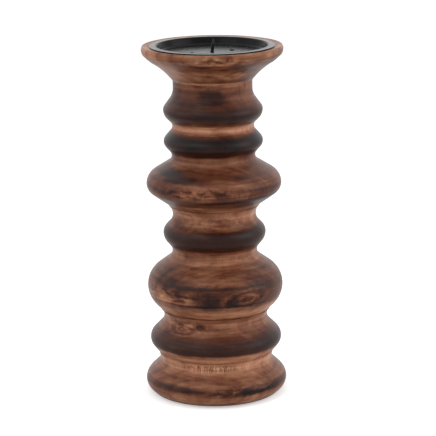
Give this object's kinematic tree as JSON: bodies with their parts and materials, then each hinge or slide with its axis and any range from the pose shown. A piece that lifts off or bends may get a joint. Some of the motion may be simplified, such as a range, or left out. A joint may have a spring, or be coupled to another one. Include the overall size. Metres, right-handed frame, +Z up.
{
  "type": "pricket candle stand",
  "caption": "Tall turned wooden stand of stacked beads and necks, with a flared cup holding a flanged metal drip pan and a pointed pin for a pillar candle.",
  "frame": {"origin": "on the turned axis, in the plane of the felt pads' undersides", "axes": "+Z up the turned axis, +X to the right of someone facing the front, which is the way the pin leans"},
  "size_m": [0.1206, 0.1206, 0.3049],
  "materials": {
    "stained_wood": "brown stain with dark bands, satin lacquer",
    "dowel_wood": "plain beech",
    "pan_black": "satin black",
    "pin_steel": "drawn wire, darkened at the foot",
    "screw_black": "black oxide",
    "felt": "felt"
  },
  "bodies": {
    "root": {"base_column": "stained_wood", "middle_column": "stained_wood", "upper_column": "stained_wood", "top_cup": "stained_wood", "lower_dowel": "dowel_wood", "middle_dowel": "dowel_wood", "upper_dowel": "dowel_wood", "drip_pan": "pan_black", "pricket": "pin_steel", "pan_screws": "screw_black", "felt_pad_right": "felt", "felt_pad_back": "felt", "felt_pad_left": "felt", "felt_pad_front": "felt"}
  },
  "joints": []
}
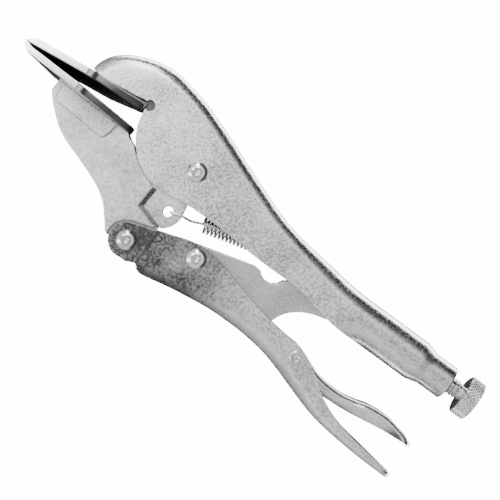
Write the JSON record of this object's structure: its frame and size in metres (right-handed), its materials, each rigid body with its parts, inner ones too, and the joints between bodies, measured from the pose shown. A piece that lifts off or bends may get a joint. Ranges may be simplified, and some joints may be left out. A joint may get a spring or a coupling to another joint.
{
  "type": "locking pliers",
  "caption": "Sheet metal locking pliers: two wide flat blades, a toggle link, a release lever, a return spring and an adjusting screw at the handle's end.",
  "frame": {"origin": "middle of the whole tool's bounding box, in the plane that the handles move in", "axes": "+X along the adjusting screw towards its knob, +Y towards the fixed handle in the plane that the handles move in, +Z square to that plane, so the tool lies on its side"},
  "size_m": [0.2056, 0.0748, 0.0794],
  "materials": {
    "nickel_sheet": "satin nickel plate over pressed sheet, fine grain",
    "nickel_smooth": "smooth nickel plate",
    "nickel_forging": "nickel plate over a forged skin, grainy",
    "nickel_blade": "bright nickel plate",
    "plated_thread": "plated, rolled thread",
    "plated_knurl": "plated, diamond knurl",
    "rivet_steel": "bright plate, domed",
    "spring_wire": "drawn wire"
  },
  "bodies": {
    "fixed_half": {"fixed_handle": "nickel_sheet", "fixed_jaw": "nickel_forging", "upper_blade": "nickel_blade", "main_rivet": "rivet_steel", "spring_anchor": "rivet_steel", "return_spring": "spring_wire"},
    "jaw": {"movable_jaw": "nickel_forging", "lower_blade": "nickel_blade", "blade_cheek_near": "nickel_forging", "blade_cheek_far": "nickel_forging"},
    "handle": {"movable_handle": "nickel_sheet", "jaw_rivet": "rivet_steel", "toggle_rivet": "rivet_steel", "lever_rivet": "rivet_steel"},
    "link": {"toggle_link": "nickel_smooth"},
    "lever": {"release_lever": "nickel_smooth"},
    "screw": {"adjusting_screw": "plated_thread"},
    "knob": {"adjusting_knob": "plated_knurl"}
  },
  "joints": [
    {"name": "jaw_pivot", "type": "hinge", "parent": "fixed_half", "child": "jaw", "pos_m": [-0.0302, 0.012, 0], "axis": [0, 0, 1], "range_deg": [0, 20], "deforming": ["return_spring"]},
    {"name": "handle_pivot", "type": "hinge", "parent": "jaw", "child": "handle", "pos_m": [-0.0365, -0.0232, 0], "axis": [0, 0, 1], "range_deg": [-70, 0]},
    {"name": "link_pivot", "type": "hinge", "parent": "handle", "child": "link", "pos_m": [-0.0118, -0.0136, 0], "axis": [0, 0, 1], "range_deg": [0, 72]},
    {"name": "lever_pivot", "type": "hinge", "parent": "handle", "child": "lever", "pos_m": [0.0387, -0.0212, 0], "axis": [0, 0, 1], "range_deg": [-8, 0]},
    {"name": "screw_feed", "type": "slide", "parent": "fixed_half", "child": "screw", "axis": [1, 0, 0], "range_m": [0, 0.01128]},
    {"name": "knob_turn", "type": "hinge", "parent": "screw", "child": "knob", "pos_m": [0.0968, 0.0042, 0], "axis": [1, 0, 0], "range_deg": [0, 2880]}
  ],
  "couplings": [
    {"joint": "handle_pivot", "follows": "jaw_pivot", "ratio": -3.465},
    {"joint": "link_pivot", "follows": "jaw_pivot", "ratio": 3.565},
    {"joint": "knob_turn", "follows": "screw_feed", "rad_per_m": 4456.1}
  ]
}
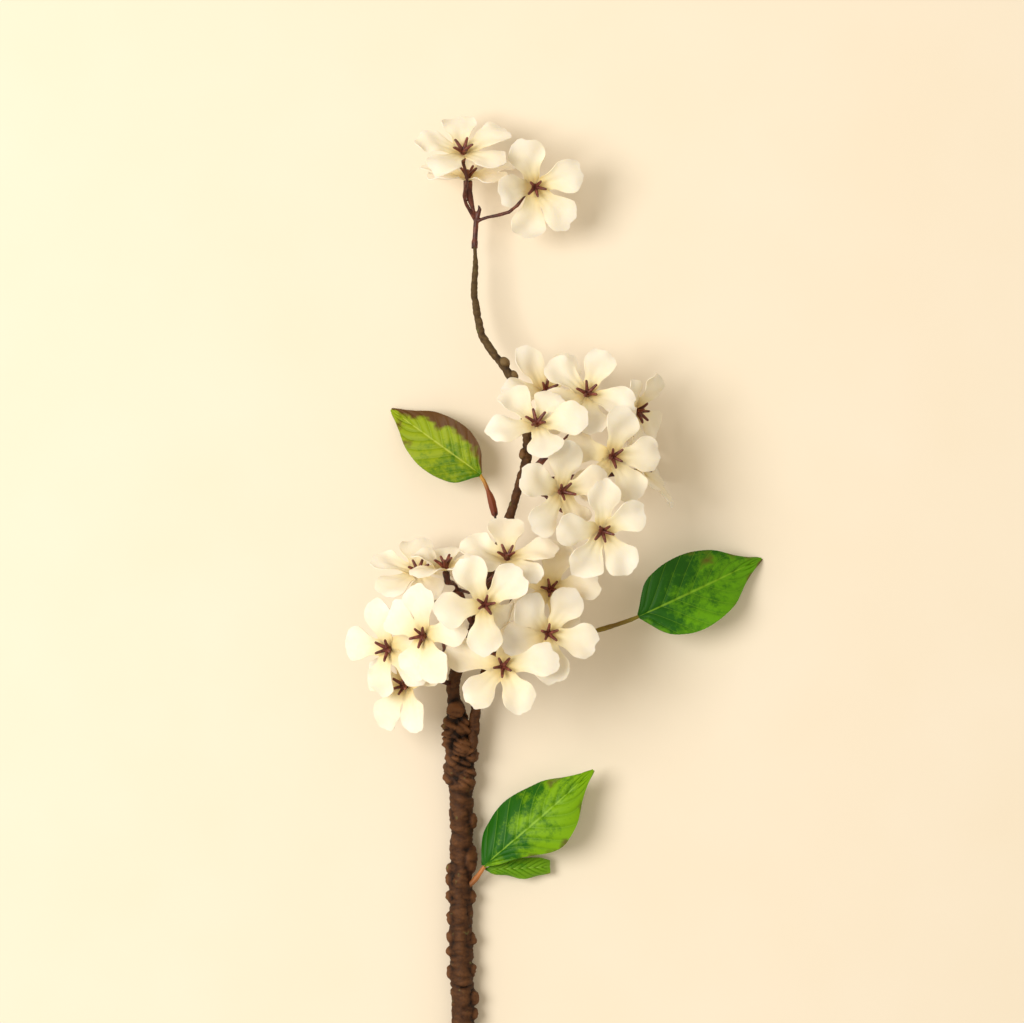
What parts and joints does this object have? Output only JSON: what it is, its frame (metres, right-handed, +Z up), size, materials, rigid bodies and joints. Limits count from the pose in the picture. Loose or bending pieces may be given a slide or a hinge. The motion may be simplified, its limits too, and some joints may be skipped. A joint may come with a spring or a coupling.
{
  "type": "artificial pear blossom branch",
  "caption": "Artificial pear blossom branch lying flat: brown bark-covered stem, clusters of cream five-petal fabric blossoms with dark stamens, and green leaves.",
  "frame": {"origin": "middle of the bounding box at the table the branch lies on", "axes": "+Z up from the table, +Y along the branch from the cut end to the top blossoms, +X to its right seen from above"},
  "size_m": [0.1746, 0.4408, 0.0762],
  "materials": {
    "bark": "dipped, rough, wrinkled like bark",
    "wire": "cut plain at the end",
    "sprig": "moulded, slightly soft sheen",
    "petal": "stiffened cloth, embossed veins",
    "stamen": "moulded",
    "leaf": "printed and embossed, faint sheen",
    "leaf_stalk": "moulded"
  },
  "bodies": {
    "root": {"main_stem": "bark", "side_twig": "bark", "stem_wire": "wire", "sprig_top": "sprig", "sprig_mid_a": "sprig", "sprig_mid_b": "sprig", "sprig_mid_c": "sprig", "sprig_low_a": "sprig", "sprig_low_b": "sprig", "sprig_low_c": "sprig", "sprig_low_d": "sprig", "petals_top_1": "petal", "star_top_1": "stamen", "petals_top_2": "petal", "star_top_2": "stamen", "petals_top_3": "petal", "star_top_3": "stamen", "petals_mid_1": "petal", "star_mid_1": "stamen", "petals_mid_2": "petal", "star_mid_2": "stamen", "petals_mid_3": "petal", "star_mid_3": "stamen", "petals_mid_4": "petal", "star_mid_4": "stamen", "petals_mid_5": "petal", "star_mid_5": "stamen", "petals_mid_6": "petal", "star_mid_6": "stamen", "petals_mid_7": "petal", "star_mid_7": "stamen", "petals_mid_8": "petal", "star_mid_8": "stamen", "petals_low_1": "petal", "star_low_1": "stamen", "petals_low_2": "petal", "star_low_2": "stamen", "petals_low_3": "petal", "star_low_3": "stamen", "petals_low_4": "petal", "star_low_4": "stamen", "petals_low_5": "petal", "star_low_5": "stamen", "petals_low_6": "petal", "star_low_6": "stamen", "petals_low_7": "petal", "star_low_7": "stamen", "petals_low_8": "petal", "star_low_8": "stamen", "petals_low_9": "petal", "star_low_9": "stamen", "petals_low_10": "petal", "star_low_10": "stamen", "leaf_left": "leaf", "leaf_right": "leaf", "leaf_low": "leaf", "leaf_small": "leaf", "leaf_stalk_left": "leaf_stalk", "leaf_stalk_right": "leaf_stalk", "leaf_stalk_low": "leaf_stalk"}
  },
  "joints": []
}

+ + + + + + +

◆ Exercise ◆
Write out every line from the records above, word for word.

◆ Exercise output ◆
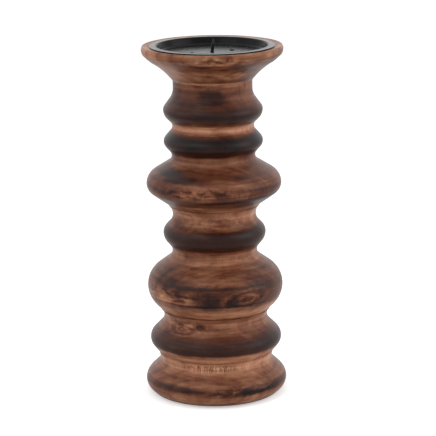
Give this object's kinematic tree as JSON: bodies with their parts and materials, then each hinge or slide with its axis and any range from the pose shown. A piece that lifts off or bends may get a joint. Some of the motion may be simplified, such as a range, or left out. A joint may have a spring, or be coupled to another one. Include the overall size. Metres, right-handed frame, +Z up.
{
  "type": "pricket candle stand",
  "caption": "Tall turned wooden stand of stacked beads and necks, with a flared cup holding a flanged metal drip pan and a pointed pin for a pillar candle.",
  "frame": {"origin": "on the turned axis, in the plane of the felt pads' undersides", "axes": "+Z up the turned axis, +X to the right of someone facing the front, which is the way the pin leans"},
  "size_m": [0.1206, 0.1206, 0.3049],
  "materials": {
    "stained_wood": "brown stain with dark bands, satin lacquer",
    "dowel_wood": "plain beech",
    "pan_black": "satin black",
    "pin_steel": "drawn wire, darkened at the foot",
    "screw_black": "black oxide",
    "felt": "felt"
  },
  "bodies": {
    "root": {"base_column": "stained_wood", "middle_column": "stained_wood", "upper_column": "stained_wood", "top_cup": "stained_wood", "lower_dowel": "dowel_wood", "middle_dowel": "dowel_wood", "upper_dowel": "dowel_wood", "drip_pan": "pan_black", "pricket": "pin_steel", "pan_screws": "screw_black", "felt_pad_right": "felt", "felt_pad_back": "felt", "felt_pad_left": "felt", "felt_pad_front": "felt"}
  },
  "joints": []
}
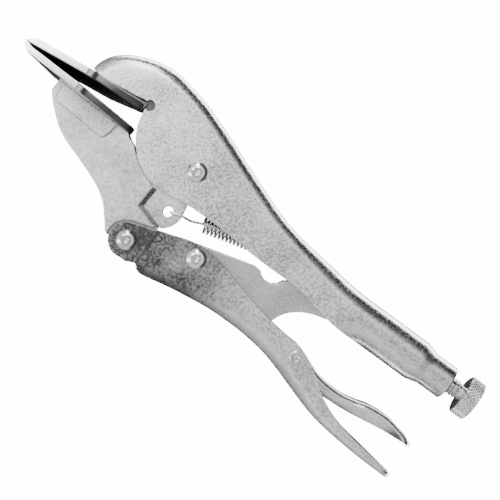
Write the JSON record of this object's structure: its frame and size in metres (right-handed), its materials, each rigid body with its parts, inner ones too, and the joints between bodies, measured from the pose shown. A piece that lifts off or bends may get a joint. Ranges may be simplified, and some joints may be left out. A joint may get a spring or a coupling to another joint.
{
  "type": "locking pliers",
  "caption": "Sheet metal locking pliers: two wide flat blades, a toggle link, a release lever, a return spring and an adjusting screw at the handle's end.",
  "frame": {"origin": "middle of the whole tool's bounding box, in the plane that the handles move in", "axes": "+X along the adjusting screw towards its knob, +Y towards the fixed handle in the plane that the handles move in, +Z square to that plane, so the tool lies on its side"},
  "size_m": [0.2056, 0.0748, 0.0794],
  "materials": {
    "nickel_sheet": "satin nickel plate over pressed sheet, fine grain",
    "nickel_smooth": "smooth nickel plate",
    "nickel_forging": "nickel plate over a forged skin, grainy",
    "nickel_blade": "bright nickel plate",
    "plated_thread": "plated, rolled thread",
    "plated_knurl": "plated, diamond knurl",
    "rivet_steel": "bright plate, domed",
    "spring_wire": "drawn wire"
  },
  "bodies": {
    "fixed_half": {"fixed_handle": "nickel_sheet", "fixed_jaw": "nickel_forging", "upper_blade": "nickel_blade", "main_rivet": "rivet_steel", "spring_anchor": "rivet_steel", "return_spring": "spring_wire"},
    "jaw": {"movable_jaw": "nickel_forging", "lower_blade": "nickel_blade", "blade_cheek_near": "nickel_forging", "blade_cheek_far": "nickel_forging"},
    "handle": {"movable_handle": "nickel_sheet", "jaw_rivet": "rivet_steel", "toggle_rivet": "rivet_steel", "lever_rivet": "rivet_steel"},
    "link": {"toggle_link": "nickel_smooth"},
    "lever": {"release_lever": "nickel_smooth"},
    "screw": {"adjusting_screw": "plated_thread"},
    "knob": {"adjusting_knob": "plated_knurl"}
  },
  "joints": [
    {"name": "jaw_pivot", "type": "hinge", "parent": "fixed_half", "child": "jaw", "pos_m": [-0.0302, 0.012, 0], "axis": [0, 0, 1], "range_deg": [0, 20], "deforming": ["return_spring"]},
    {"name": "handle_pivot", "type": "hinge", "parent": "jaw", "child": "handle", "pos_m": [-0.0365, -0.0232, 0], "axis": [0, 0, 1], "range_deg": [-70, 0]},
    {"name": "link_pivot", "type": "hinge", "parent": "handle", "child": "link", "pos_m": [-0.0118, -0.0136, 0], "axis": [0, 0, 1], "range_deg": [0, 72]},
    {"name": "lever_pivot", "type": "hinge", "parent": "handle", "child": "lever", "pos_m": [0.0387, -0.0212, 0], "axis": [0, 0, 1], "range_deg": [-8, 0]},
    {"name": "screw_feed", "type": "slide", "parent": "fixed_half", "child": "screw", "axis": [1, 0, 0], "range_m": [0, 0.01128]},
    {"name": "knob_turn", "type": "hinge", "parent": "screw", "child": "knob", "pos_m": [0.0968, 0.0042, 0], "axis": [1, 0, 0], "range_deg": [0, 2880]}
  ],
  "couplings": [
    {"joint": "handle_pivot", "follows": "jaw_pivot", "ratio": -3.465},
    {"joint": "link_pivot", "follows": "jaw_pivot", "ratio": 3.565},
    {"joint": "knob_turn", "follows": "screw_feed", "rad_per_m": 4456.1}
  ]
}
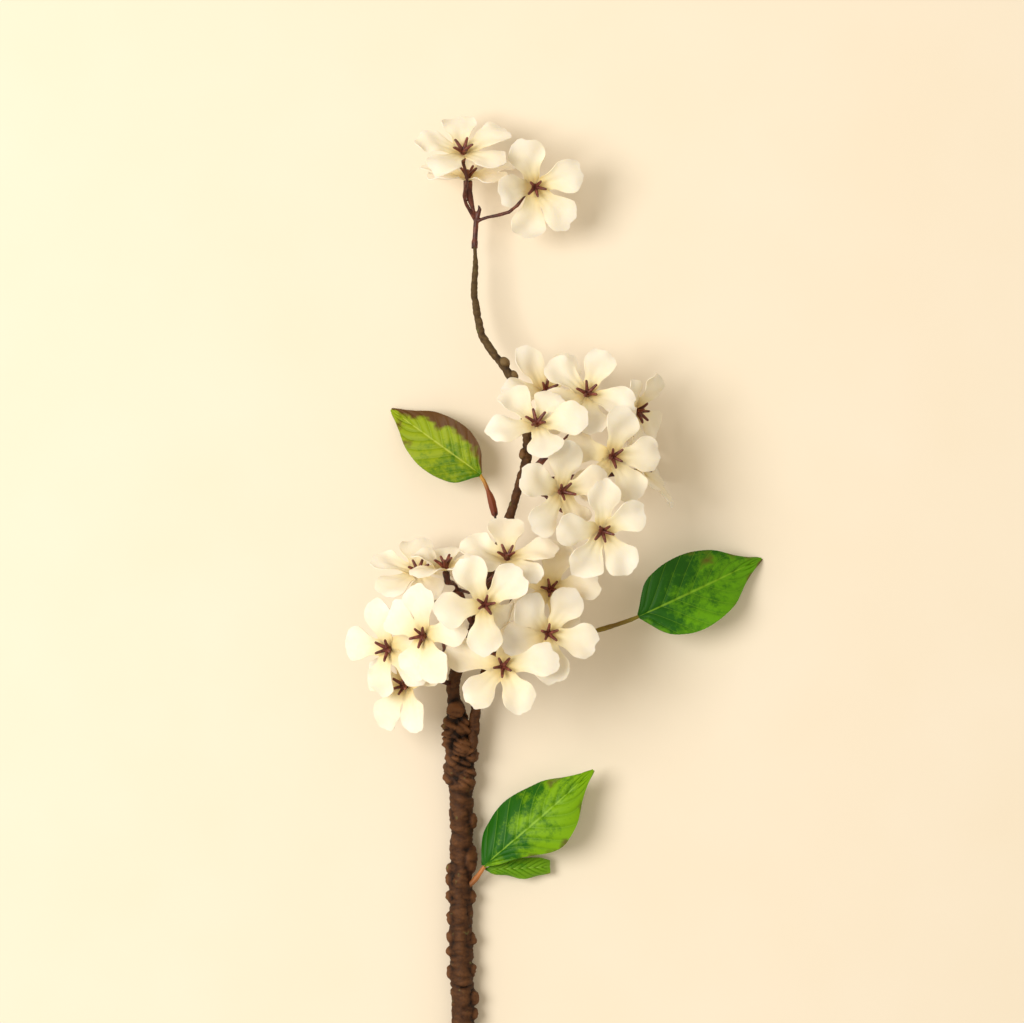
What parts and joints does this object have? Output only JSON: what it is, its frame (metres, right-handed, +Z up), size, materials, rigid bodies and joints. Limits count from the pose in the picture. Loose or bending pieces may be given a slide or a hinge. The motion may be simplified, its limits too, and some joints may be skipped. A joint may come with a spring or a coupling.
{
  "type": "artificial pear blossom branch",
  "caption": "Artificial pear blossom branch lying flat: brown bark-covered stem, clusters of cream five-petal fabric blossoms with dark stamens, and green leaves.",
  "frame": {"origin": "middle of the bounding box at the table the branch lies on", "axes": "+Z up from the table, +Y along the branch from the cut end to the top blossoms, +X to its right seen from above"},
  "size_m": [0.1746, 0.4408, 0.0762],
  "materials": {
    "bark": "dipped, rough, wrinkled like bark",
    "wire": "cut plain at the end",
    "sprig": "moulded, slightly soft sheen",
    "petal": "stiffened cloth, embossed veins",
    "stamen": "moulded",
    "leaf": "printed and embossed, faint sheen",
    "leaf_stalk": "moulded"
  },
  "bodies": {
    "root": {"main_stem": "bark", "side_twig": "bark", "stem_wire": "wire", "sprig_top": "sprig", "sprig_mid_a": "sprig", "sprig_mid_b": "sprig", "sprig_mid_c": "sprig", "sprig_low_a": "sprig", "sprig_low_b": "sprig", "sprig_low_c": "sprig", "sprig_low_d": "sprig", "petals_top_1": "petal", "star_top_1": "stamen", "petals_top_2": "petal", "star_top_2": "stamen", "petals_top_3": "petal", "star_top_3": "stamen", "petals_mid_1": "petal", "star_mid_1": "stamen", "petals_mid_2": "petal", "star_mid_2": "stamen", "petals_mid_3": "petal", "star_mid_3": "stamen", "petals_mid_4": "petal", "star_mid_4": "stamen", "petals_mid_5": "petal", "star_mid_5": "stamen", "petals_mid_6": "petal", "star_mid_6": "stamen", "petals_mid_7": "petal", "star_mid_7": "stamen", "petals_mid_8": "petal", "star_mid_8": "stamen", "petals_low_1": "petal", "star_low_1": "stamen", "petals_low_2": "petal", "star_low_2": "stamen", "petals_low_3": "petal", "star_low_3": "stamen", "petals_low_4": "petal", "star_low_4": "stamen", "petals_low_5": "petal", "star_low_5": "stamen", "petals_low_6": "petal", "star_low_6": "stamen", "petals_low_7": "petal", "star_low_7": "stamen", "petals_low_8": "petal", "star_low_8": "stamen", "petals_low_9": "petal", "star_low_9": "stamen", "petals_low_10": "petal", "star_low_10": "stamen", "leaf_left": "leaf", "leaf_right": "leaf", "leaf_low": "leaf", "leaf_small": "leaf", "leaf_stalk_left": "leaf_stalk", "leaf_stalk_right": "leaf_stalk", "leaf_stalk_low": "leaf_stalk"}
  },
  "joints": []
}